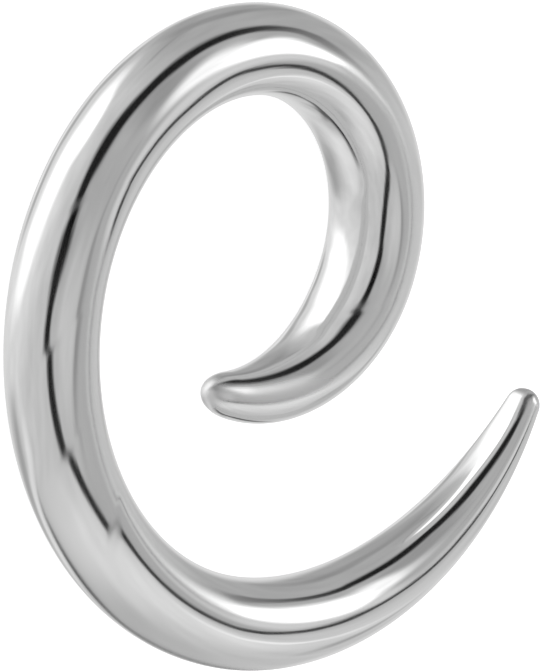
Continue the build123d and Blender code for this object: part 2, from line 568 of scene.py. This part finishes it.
# Backdrop behind the object, mirrored along the edge of the ball: it is fully seen past the first
# and out of sight before the second of these shares of the ball's radius
BACKDROP_BRIGHTNESS = 0.75
BACKDROP_EDGES = (0.99, 0.95)
# What lights the table and shows above it
SURROUND_BRIGHTNESS = 1.05


def laid_over(tree, level, brightness, measure, inside, outside):
    """Level of light with another brightness laid over it, with a soft edge.

    It is fully there where the measure is at its inside value, and gone at its outside value.
    """
    share = add_node(tree, "ShaderNodeMapRange", {
        "Value": measure, "From Min": outside, "From Max": inside,
    }, interpolation_type="SMOOTHSTEP")
    return add_node(tree, "ShaderNodeMix", {
        "Factor": share, "A": level, "B": brightness,
    }, data_type="FLOAT")


def with_cards(tree, ball, level):
    """Level of the tent with the cards standing before it, each measured as an ellipse."""
    for card in CARDS:
        local = add_node(tree, "ShaderNodeMapping", {
            "Vector": ball,
            "Location": (card.x, card.y, 0),
            "Rotation": (0, 0, np.radians(card.turn)),
            "Scale": (card.half_width, card.half_height, 1),
        }, vector_type="TEXTURE")
        away = add_node(tree, "ShaderNodeVectorMath", {0: local}, output="Value", operation="LENGTH")
        level = laid_over(tree, level, card.brightness, away, 1 - card.softness, 1 + card.softness)
    return level


def with_gap(tree, ball, level):
    """Level of the tent with the dark gap: a closed curve whose reach changes with the angle."""
    middle = (*GAP_MIDDLE, 0)
    away = add_node(tree, "ShaderNodeVectorMath", {0: ball, 1: middle}, operation="SUBTRACT")
    distance = add_node(tree, "ShaderNodeVectorMath", {0: away}, output="Value", operation="LENGTH")
    parts = add_node(tree, "ShaderNodeSeparateXYZ", {0: away}).node.outputs
    angle = add_node(tree, "ShaderNodeMath", {0: parts["Y"], 1: parts["X"]}, operation="ARCTAN2")
    turns = add_node(tree, "ShaderNodeMath", {0: angle, 1: 2 * np.pi}, operation="DIVIDE")
    turn = add_node(tree, "ShaderNodeMath", {0: turns}, operation="FRACT")
    at_turn = {}
    for column in ("reach", "half_width", "brightness"):
        points = [(row.angle / 360, getattr(row, column)) for row in GAP]
        at_turn[column] = add_node(tree, "ShaderNodeFloatCurve", {"Value": turn})
        mapping = at_turn[column].node.mapping
        curve = mapping.curves[0]
        curve.points[0].location, curve.points[1].location = points[0], points[-1]
        for point in points[1:-1]:
            curve.points.new(*point)
        mapping.update()
    past = add_node(tree, "ShaderNodeMath", {0: distance, 1: at_turn["reach"]}, operation="SUBTRACT")
    off_line = add_node(tree, "ShaderNodeMath", {0: past}, operation="ABSOLUTE")
    half_widths = add_node(tree, "ShaderNodeMath", {
        0: off_line, 1: at_turn["half_width"],
    }, operation="DIVIDE")
    return laid_over(tree, level, at_turn["brightness"], half_widths, *GAP_EDGES)


def studio_world():
    """White tent that the steel mirrors; everything else sees it as an even white.

    A direction's place on the mirror ball is that of the normal halfway between it and the way
    back to the camera's side, which is fixed in the studio.
    """
    world = bpy.data.worlds.new("studio")
    bpy.context.scene.world = world
    world.use_nodes = True
    tree = world.node_tree
    right, up, back = view_axes()
    towards = add_node(tree, "ShaderNodeTexCoord", output="Generated")
    half = add_node(tree, "ShaderNodeVectorMath", {0: towards, 1: back}, operation="ADD")
    normal = add_node(tree, "ShaderNodeVectorMath", {0: half}, operation="NORMALIZE")
    across, upward = (
        add_node(tree, "ShaderNodeVectorMath", {
            0: normal, 1: axis,
        }, output="Value", operation="DOT_PRODUCT")
        for axis in (right, up)
    )
    ball = add_node(tree, "ShaderNodeCombineXYZ", {0: across, 1: upward})
    level = with_gap(tree, ball, with_cards(tree, ball, TENT_BRIGHTNESS))

    folds = add_node(tree, "ShaderNodeTexNoise", {
        "Vector": ball, "Scale": FOLDS_ACROSS, "Detail": FOLD_DETAIL,
    })
    shading = add_node(tree, "ShaderNodeMath", {
        0: folds, 1: 2 * FOLD_SHADE, 2: 1 - FOLD_SHADE,
    }, operation="MULTIPLY_ADD")
    level = add_node(tree, "ShaderNodeMath", {0: level, 1: shading}, operation="MULTIPLY")
    rim = add_node(tree, "ShaderNodeVectorMath", {0: ball}, output="Value", operation="LENGTH")
    level = laid_over(tree, level, BACKDROP_BRIGHTNESS, rim, *BACKDROP_EDGES)

    # What the steel mirrors of itself sees a plain tent, and what isn't mirrored sees the surround
    path = add_node(tree, "ShaderNodeLightPath").node.outputs
    level = laid_over(tree, level, TENT_BRIGHTNESS, path["Glossy Depth"], 2, 1)
    level = laid_over(tree, level, SURROUND_BRIGHTNESS, path["Is Glossy Ray"], 0, 1)
    background = tree.nodes["Background"]
    tree.links.new(level, background.inputs["Strength"])
    background.inputs["Color"].default_value = linear("#FFFFFF")


grid, distance, angle = rod_grid()
grid, pole_shift = placed_on_frame(grid)
taper = closed_rod(
    "steel_taper", grid, polished_normals(grid, distance, angle), satin_roughness(distance, angle),
    distance, angle,
)
taper.data.materials.append(mirror_polished_steel())
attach(taper, "root")
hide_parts(TAPER_NODE)
white_table()
studio_world()
add_camera(Vector(pole_shift))
bpy.context.scene.view_settings.view_transform = "Standard"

**GIVEN PROBLEM**
Extract each line of the material exactly as it stands.

**EXERCISE SOLUTION**
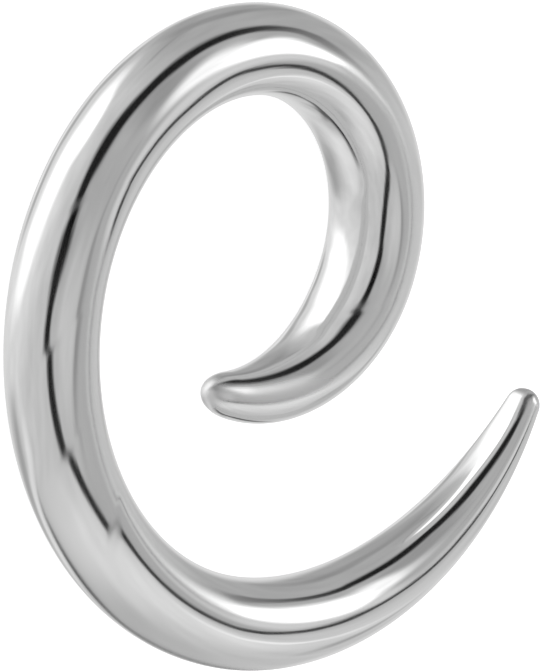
Continue the build123d and Blender code for this object: part 2, from line 568 of scene.py. This part finishes it.
# Backdrop behind the object, mirrored along the edge of the ball: it is fully seen past the first
# and out of sight before the second of these shares of the ball's radius
BACKDROP_BRIGHTNESS = 0.75
BACKDROP_EDGES = (0.99, 0.95)
# What lights the table and shows above it
SURROUND_BRIGHTNESS = 1.05


def laid_over(tree, level, brightness, measure, inside, outside):
    """Level of light with another brightness laid over it, with a soft edge.

    It is fully there where the measure is at its inside value, and gone at its outside value.
    """
    share = add_node(tree, "ShaderNodeMapRange", {
        "Value": measure, "From Min": outside, "From Max": inside,
    }, interpolation_type="SMOOTHSTEP")
    return add_node(tree, "ShaderNodeMix", {
        "Factor": share, "A": level, "B": brightness,
    }, data_type="FLOAT")


def with_cards(tree, ball, level):
    """Level of the tent with the cards standing before it, each measured as an ellipse."""
    for card in CARDS:
        local = add_node(tree, "ShaderNodeMapping", {
            "Vector": ball,
            "Location": (card.x, card.y, 0),
            "Rotation": (0, 0, np.radians(card.turn)),
            "Scale": (card.half_width, card.half_height, 1),
        }, vector_type="TEXTURE")
        away = add_node(tree, "ShaderNodeVectorMath", {0: local}, output="Value", operation="LENGTH")
        level = laid_over(tree, level, card.brightness, away, 1 - card.softness, 1 + card.softness)
    return level


def with_gap(tree, ball, level):
    """Level of the tent with the dark gap: a closed curve whose reach changes with the angle."""
    middle = (*GAP_MIDDLE, 0)
    away = add_node(tree, "ShaderNodeVectorMath", {0: ball, 1: middle}, operation="SUBTRACT")
    distance = add_node(tree, "ShaderNodeVectorMath", {0: away}, output="Value", operation="LENGTH")
    parts = add_node(tree, "ShaderNodeSeparateXYZ", {0: away}).node.outputs
    angle = add_node(tree, "ShaderNodeMath", {0: parts["Y"], 1: parts["X"]}, operation="ARCTAN2")
    turns = add_node(tree, "ShaderNodeMath", {0: angle, 1: 2 * np.pi}, operation="DIVIDE")
    turn = add_node(tree, "ShaderNodeMath", {0: turns}, operation="FRACT")
    at_turn = {}
    for column in ("reach", "half_width", "brightness"):
        points = [(row.angle / 360, getattr(row, column)) for row in GAP]
        at_turn[column] = add_node(tree, "ShaderNodeFloatCurve", {"Value": turn})
        mapping = at_turn[column].node.mapping
        curve = mapping.curves[0]
        curve.points[0].location, curve.points[1].location = points[0], points[-1]
        for point in points[1:-1]:
            curve.points.new(*point)
        mapping.update()
    past = add_node(tree, "ShaderNodeMath", {0: distance, 1: at_turn["reach"]}, operation="SUBTRACT")
    off_line = add_node(tree, "ShaderNodeMath", {0: past}, operation="ABSOLUTE")
    half_widths = add_node(tree, "ShaderNodeMath", {
        0: off_line, 1: at_turn["half_width"],
    }, operation="DIVIDE")
    return laid_over(tree, level, at_turn["brightness"], half_widths, *GAP_EDGES)


def studio_world():
    """White tent that the steel mirrors; everything else sees it as an even white.

    A direction's place on the mirror ball is that of the normal halfway between it and the way
    back to the camera's side, which is fixed in the studio.
    """
    world = bpy.data.worlds.new("studio")
    bpy.context.scene.world = world
    world.use_nodes = True
    tree = world.node_tree
    right, up, back = view_axes()
    towards = add_node(tree, "ShaderNodeTexCoord", output="Generated")
    half = add_node(tree, "ShaderNodeVectorMath", {0: towards, 1: back}, operation="ADD")
    normal = add_node(tree, "ShaderNodeVectorMath", {0: half}, operation="NORMALIZE")
    across, upward = (
        add_node(tree, "ShaderNodeVectorMath", {
            0: normal, 1: axis,
        }, output="Value", operation="DOT_PRODUCT")
        for axis in (right, up)
    )
    ball = add_node(tree, "ShaderNodeCombineXYZ", {0: across, 1: upward})
    level = with_gap(tree, ball, with_cards(tree, ball, TENT_BRIGHTNESS))

    folds = add_node(tree, "ShaderNodeTexNoise", {
        "Vector": ball, "Scale": FOLDS_ACROSS, "Detail": FOLD_DETAIL,
    })
    shading = add_node(tree, "ShaderNodeMath", {
        0: folds, 1: 2 * FOLD_SHADE, 2: 1 - FOLD_SHADE,
    }, operation="MULTIPLY_ADD")
    level = add_node(tree, "ShaderNodeMath", {0: level, 1: shading}, operation="MULTIPLY")
    rim = add_node(tree, "ShaderNodeVectorMath", {0: ball}, output="Value", operation="LENGTH")
    level = laid_over(tree, level, BACKDROP_BRIGHTNESS, rim, *BACKDROP_EDGES)

    # What the steel mirrors of itself sees a plain tent, and what isn't mirrored sees the surround
    path = add_node(tree, "ShaderNodeLightPath").node.outputs
    level = laid_over(tree, level, TENT_BRIGHTNESS, path["Glossy Depth"], 2, 1)
    level = laid_over(tree, level, SURROUND_BRIGHTNESS, path["Is Glossy Ray"], 0, 1)
    background = tree.nodes["Background"]
    tree.links.new(level, background.inputs["Strength"])
    background.inputs["Color"].default_value = linear("#FFFFFF")


grid, distance, angle = rod_grid()
grid, pole_shift = placed_on_frame(grid)
taper = closed_rod(
    "steel_taper", grid, polished_normals(grid, distance, angle), satin_roughness(distance, angle),
    distance, angle,
)
taper.data.materials.append(mirror_polished_steel())
attach(taper, "root")
hide_parts(TAPER_NODE)
white_table()
studio_world()
add_camera(Vector(pole_shift))
bpy.context.scene.view_settings.view_transform = "Standard"